7. “All I can tell you is, get enough help. The 3rd turned me into a full-blown alcoholic that first year.” Said the beleaguered, stone-cold, un-smiling, dead serious mom I met at a drop-in gymnastics class. She WAS NOT JOKING. Shudder.
8. “I really want a third child, but I can’t get my husband on board.” Said by a number of San Francisco moms and testament, I think to what happens, particularly in the city. Start doing the math, again, as previously discussed and it’ll never justify going beyond 2.

I love gathering all of the perspectives from acquaintances and strangers alike. Although, as a rule of thumb in life, I take all advice with a grain of salt, I do listen to the little nuggets that are given to me and sort through it all to make my own judgement.

Truth be told, I don’t know what it will be like with 3 kids in San Francisco. I’ve never done it before. At this moment, I’m trying to wrap my head around how the pick-up/ drop-offs go, getting 2 kids to different schools, hauling the newborn around and nursing and shuttling to and from activities of the older children. Hmmm….have it figured out yet? Nope. Not a clue how to do it. But it will come. Will the 3-kid thing mean we never walk anywhere again? I’d like to think that’s not the case. That would be a huge bummer. I’ll let you know on that one.

We are about to enter into yet another new phase of life in the city: Parents of 3 children, all 4 and under. And I’m ready to see what the next year has in store. It’ll be a guaranteed roller coaster ride-style adventure to be sure. And we’re about as strapped in as we’re ever going to be. Here we go…..!

Until next time,

The City Mouse

A Follow up~ Should I stay or should I go?

cityscapeIt’s interesting how this topic has opened a line of dialogue on the subject of suburbanites/ urbanites, parenting choices, lack of choices, financial realities. I’ve heard from some that they’re quite happy with their decision to leave an urban environment. I’ve heard from others that they’re resolute on staying in a city. And then, the rare exceptions of those that did indeed leave, but are attempting to come back.

Off the top, as I mentioned before, there are financial realities to most of the top metropolitan areas that can make living in cities long-term, simply out of the question. Quite honestly, this really bums me out. Particularly, when I contemplate the plight of the public school system. However, this is the reality for now and it can’t be ignored.

With that as a given, and moving beyond that for a moment, I do find it interesting HOW people make the decision to stay, let’s say for the purposes of illustration, in San Francisco or choose to move, given that they have the choice to make. And I do think much of it comes down to perceptions and visions of what their life perhaps should be like or could be like. I contemplated some of the many conversations that I’ve had personally over the years and listed some samples of what I’ve heard.

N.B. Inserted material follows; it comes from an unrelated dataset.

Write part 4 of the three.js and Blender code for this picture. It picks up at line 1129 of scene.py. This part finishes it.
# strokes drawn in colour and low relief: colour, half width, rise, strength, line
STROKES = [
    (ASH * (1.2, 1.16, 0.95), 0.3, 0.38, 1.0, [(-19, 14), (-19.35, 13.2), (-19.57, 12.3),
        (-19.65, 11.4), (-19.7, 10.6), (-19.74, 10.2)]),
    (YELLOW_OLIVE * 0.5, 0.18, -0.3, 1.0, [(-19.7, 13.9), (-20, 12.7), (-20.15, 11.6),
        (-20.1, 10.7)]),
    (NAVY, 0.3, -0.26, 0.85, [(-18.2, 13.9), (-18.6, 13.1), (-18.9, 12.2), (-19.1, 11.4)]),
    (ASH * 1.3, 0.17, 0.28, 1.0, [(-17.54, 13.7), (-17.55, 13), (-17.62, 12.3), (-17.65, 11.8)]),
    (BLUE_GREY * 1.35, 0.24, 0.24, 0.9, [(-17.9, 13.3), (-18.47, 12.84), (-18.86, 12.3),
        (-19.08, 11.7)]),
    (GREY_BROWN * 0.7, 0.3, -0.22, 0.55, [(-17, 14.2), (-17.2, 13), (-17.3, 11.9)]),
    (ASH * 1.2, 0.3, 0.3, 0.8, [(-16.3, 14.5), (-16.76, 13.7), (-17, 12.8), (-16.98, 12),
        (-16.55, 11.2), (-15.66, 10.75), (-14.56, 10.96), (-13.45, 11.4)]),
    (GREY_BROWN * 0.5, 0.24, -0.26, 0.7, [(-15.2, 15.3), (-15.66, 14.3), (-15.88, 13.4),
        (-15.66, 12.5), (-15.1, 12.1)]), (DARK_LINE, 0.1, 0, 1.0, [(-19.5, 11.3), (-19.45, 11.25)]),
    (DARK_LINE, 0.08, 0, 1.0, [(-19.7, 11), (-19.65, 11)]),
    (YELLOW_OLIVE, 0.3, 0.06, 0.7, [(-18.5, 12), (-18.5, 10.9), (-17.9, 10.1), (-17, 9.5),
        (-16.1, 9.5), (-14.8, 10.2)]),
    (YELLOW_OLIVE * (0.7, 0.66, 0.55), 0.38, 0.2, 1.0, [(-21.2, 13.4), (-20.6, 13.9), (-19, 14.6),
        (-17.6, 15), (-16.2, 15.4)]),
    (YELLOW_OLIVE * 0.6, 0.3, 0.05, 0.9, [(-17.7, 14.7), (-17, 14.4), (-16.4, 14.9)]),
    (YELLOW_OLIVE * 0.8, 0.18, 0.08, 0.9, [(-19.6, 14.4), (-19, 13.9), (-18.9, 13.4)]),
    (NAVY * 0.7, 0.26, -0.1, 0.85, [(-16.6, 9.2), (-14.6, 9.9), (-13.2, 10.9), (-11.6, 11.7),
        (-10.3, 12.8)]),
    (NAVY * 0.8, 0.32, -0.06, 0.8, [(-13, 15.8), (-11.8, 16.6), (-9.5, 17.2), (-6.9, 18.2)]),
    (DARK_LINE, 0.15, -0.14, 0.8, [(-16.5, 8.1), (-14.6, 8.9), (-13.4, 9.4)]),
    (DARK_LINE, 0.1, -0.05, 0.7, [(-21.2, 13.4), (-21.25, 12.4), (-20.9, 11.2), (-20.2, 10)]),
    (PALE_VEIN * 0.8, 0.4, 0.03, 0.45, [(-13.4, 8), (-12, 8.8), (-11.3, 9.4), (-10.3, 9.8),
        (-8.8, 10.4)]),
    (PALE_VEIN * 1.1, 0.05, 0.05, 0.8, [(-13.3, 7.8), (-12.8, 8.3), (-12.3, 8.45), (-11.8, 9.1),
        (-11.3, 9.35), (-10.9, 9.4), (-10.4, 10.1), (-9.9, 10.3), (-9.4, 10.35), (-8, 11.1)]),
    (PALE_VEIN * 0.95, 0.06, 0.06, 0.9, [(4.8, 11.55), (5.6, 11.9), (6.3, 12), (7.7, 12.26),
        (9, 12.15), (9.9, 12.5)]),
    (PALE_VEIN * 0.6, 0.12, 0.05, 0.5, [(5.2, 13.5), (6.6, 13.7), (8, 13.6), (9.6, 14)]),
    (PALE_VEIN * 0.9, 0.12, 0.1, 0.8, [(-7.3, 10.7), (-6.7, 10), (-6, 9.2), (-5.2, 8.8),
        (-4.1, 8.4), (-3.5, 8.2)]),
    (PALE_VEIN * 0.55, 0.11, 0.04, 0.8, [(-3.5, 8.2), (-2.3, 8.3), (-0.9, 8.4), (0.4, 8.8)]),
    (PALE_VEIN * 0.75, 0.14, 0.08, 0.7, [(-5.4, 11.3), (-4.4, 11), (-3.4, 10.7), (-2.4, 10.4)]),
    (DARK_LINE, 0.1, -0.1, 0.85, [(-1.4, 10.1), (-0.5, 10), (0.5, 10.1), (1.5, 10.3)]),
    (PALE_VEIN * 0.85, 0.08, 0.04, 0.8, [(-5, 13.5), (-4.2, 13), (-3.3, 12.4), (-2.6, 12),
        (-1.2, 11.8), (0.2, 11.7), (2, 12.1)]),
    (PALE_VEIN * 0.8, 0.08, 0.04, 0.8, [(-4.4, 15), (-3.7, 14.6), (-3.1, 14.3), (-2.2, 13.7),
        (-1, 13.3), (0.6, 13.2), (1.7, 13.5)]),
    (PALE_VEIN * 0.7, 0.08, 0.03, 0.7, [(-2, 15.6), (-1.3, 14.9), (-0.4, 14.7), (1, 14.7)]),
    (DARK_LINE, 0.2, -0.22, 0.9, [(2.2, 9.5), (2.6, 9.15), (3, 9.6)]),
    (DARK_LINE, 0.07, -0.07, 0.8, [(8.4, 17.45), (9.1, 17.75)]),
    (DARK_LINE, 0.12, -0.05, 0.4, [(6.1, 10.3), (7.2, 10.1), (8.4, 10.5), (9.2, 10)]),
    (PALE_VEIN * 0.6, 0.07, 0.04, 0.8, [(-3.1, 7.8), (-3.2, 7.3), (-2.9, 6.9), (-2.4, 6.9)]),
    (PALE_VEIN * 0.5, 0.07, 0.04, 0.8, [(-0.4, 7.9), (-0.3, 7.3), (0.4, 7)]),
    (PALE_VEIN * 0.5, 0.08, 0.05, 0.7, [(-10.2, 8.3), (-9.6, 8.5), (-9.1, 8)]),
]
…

Viewpoints from discussions I’ve had over the last decade include:
– “If have to move out of District X (a particular neighborhood designation in SF), then we might as well move out of the city.” A choice.
– “A proper home for my family includes a large backyard and a room for every child.” A choice.
– “Why would anyone want a yard? I don’t have time for gardening and yard work.” A choice.
– “It’s important to me that my kids can walk to school.” A choice.
– “It’s most important that the parents are happy in their living environment since that affects the whole disposition of family life.” A choice.
– “It’s most important that the kids are happiest in their living environment since the parents are willing to sacrifice for the betterment of their child’s upbringing.” A choice.
– “Small living quarters keep our kids grounded and reinforces the family bond since family members aren’t tucked into far off corners of the house.” A choice.
– “Once kids reach a certain age, you must have more space or you’ll kill each other!” A choice.
– “You must own a home before you have a baby.” A choice.
– “I want my kids to play sports. Where do people gather for school sporting events in the city?” A choice.
– “I’d prefer my kids drive as little as possible. Why would I move somewhere where these new drivers are always in their cars?” A choice.

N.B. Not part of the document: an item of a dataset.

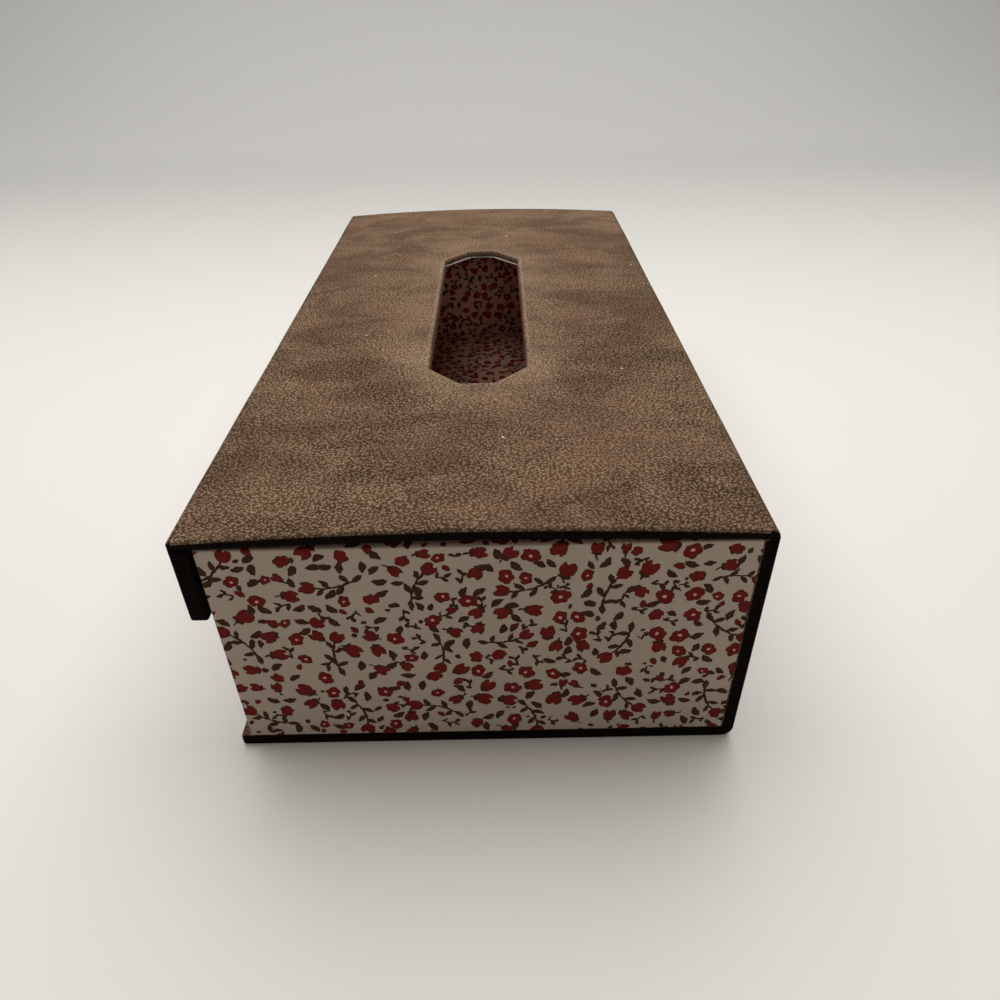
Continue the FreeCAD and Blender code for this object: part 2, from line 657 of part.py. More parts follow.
def make_magnet(label, inner_face, sign):
    """A flat round magnet whose axis runs along X."""
    magnet = document.addObject("Part::Cylinder", label)
    magnet.Label = label
    magnet.setExpression("Radius", f"{size('magnet_diameter')} / 2")
    magnet.setExpression("Height", size("magnet_thickness"))
    magnet.Placement.Rotation = FreeCAD.Rotation(FreeCAD.Vector(0, 1, 0), 90)
    magnet.setExpression("Placement.Base.x", inner_face)
    magnet.setExpression("Placement.Base.y", f"{sign}{size('magnet_spacing')} / 2")
    magnet.setExpression("Placement.Base.z", MAGNET_LEVEL)
    return keep(magnet)


def make_magnets():
    """One pair sunk in the flap board and one in the tray's side, facing each other."""
    in_flap = f"{FLAP_BOARD_INSIDE} - {size('magnet_thickness')}"
    for end, sign in (("front", "-"), ("back", "")):
        make_magnet(f"flap_{end}_magnet", in_flap, sign)
        make_magnet(f"tray_{end}_magnet", WALL_LEFT, sign)


def write_pieces():
    """Checks the document and writes one file per piece."""
    document.recompute()
    for thing in document.Objects:
        if "Invalid" in thing.State or "Error" in thing.State:
            raise RuntimeError(f"{thing.Name} failed: {thing.State}")
    os.makedirs("parts", exist_ok=True)
    for piece in nodes:
        shape = piece.Shape
        if shape.isNull() or not shape.isValid() or len(shape.Solids) != 1:
            raise RuntimeError(f"{piece.Label} is not one valid solid")
        shape.exportStep(f"parts/{piece.Label}.step")
        print(piece.Label, round(shape.Volume, 2), len(shape.Faces))


make_base()
make_spine()
make_lid()
make_flap()
make_fold("lid_hinge_leather", LID_RIGHT, SPINE_FOLD_TOP, size("corner_radius"), 0)
make_fold("flap_hinge_leather", LID_LEFT, FLAP_FOLD_TOP, size("flap_fold_radius"), 1)
make_tray_boards()
make_tray_papers()
make_magnets()
write_pieces()
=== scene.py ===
"""A book-style tissue box in mottled leather, with a tray papered in a small floral print."""

import math

import bpy
import numpy as np
from mathutils import Matrix, Vector


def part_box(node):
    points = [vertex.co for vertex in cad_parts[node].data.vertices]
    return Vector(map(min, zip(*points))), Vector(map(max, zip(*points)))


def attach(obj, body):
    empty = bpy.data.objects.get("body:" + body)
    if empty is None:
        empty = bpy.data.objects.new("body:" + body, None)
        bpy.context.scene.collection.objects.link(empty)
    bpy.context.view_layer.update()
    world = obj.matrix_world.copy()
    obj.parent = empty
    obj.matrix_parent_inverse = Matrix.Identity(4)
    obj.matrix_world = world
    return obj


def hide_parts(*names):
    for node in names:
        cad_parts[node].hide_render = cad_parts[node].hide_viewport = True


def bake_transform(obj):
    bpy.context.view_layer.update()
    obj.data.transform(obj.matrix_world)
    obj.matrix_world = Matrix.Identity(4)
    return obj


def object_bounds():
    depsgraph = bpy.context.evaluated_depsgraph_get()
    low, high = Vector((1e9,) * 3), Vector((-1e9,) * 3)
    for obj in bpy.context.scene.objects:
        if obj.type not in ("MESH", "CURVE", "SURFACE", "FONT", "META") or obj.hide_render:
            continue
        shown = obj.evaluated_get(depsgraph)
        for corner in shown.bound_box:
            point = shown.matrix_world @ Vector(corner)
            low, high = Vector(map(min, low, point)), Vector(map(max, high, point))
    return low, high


bl_info = {
    "name": "Leather tissue box",
    "version": (1, 0, 0),
    "blender": (4, 5, 0),
    "location": "View3D > Sidebar > Tissue Box",
    "description": "Dresses a hinged-lid tissue box in leather, printed paper and board",
    "category": "Object",
}

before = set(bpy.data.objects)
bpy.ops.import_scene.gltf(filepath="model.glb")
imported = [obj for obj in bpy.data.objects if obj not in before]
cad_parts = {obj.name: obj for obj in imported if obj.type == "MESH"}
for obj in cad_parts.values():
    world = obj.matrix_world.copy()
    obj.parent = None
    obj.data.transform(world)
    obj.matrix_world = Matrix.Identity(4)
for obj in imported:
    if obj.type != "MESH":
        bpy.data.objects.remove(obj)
CAD_CORNERS = [list(corner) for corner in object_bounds()]

MM = 0.001
PER_METRE = 1000.0
CASE = "case"
LID = "lid"
FLAP = "flap"


# ---------------------------------------------------------------------------------------------------------
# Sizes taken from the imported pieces
# ---------------------------------------------------------------------------------------------------------


def span(node, axis):
    """The lowest and highest place of a node along one axis, in millimetres."""
    low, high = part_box(node)
    return low[axis] * PER_METRE, high[axis] * PER_METRE


def measure_case():
    """Named places of the case, in millimetres, read from the nodes that the coverings stand for."""
    lid_left, lid_right = span("lid_cover", 0)
    flap_left, flap_right = span("flap_cover", 0)
    flap_bottom = span("flap_cover", 2)[0]
    flap_board_top = span("flap_board", 2)[1]
    base_left, outside = span("base_cover", 0)
    spine_inside = span("spine_cover", 0)[0]
    return {
        "half_length": span("lid_cover", 1)[1],
        "lid_left": lid_left,
        "lid_right": lid_right,
        "apex": span("lid_cover", 2)[1],
        "flap_outside": flap_left,
        "flap_inside": flap_right,
        "flap_bottom": flap_bottom,
        "flap_top": flap_board_top,
        "flap_fold_bottom": span("flap_hinge_leather", 2)[0],
        "lid_fold_bottom": span("lid_hinge_leather", 2)[0],
        "base_left": base_left,
        "outside": outside,
        "base_top": span("tray_wrap", 2)[0],
        "rim": span("tray_wrap", 2)[1],
        "spine_inside": spine_inside,
    }


PLACE = measure_case()


# ---------------------------------------------------------------------------------------------------------
# Sizes and colours that a user would change
# ---------------------------------------------------------------------------------------------------------


def length_property(name, description, default_mm):
    """A length that is shown in the scene's units; the default is given in millimetres."""
    return bpy.props.FloatProperty(
        name=name, description=description, default=default_mm * MM, min=0.0, unit="LENGTH", precision=5
    )


def angle_property(name, description, default):
    """An angle in radians, shown in degrees."""
    return bpy.props.FloatProperty(name=name, description=description, default=default, subtype="ANGLE")


def colour_property(name, description, default):
    """A colour without alpha."""
    return bpy.props.FloatVectorProperty(
        name=name, description=description, default=default, size=3, min=0.0, max=1.0, subtype="COLOR"
    )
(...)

Given that these discussions are quite timely in our household, I find everyone’s decisions and reasonings fascinating and educational. And the other interesting tidbit I’ve gleaned over the years is how often a household is divided with one, for lack of a better term, City Mouse and one Country Mouse. In my experience, the Country Mouse always wins out, I surmise, due to the pragmatic and logical realities of staying in the city. Put another way, without equal partner support to embrace the intangibles of the city, it IS difficult to argue the math. In fact, you can’t.

Much of what I’ve been musing over in terms of writing for this blog is the celebration of some of those intangibles from my past decade and half here and those situations in our present state. Again, this all representing our thinking as it is today.

I celebrate, recognize and respect those that have made all kinds of living situation decisions for their families as these are typically woven into a rich tapestry comprising emotions, logic, value judgments, life visions and goals. And I do love to hear and witness how perceptions may bend or shift slightly over time.

As such, I’d love to hear any other thoughts on this topic or issues raised above. It seems many of us are already in the midst of the discussion and I’ve love to see it continue.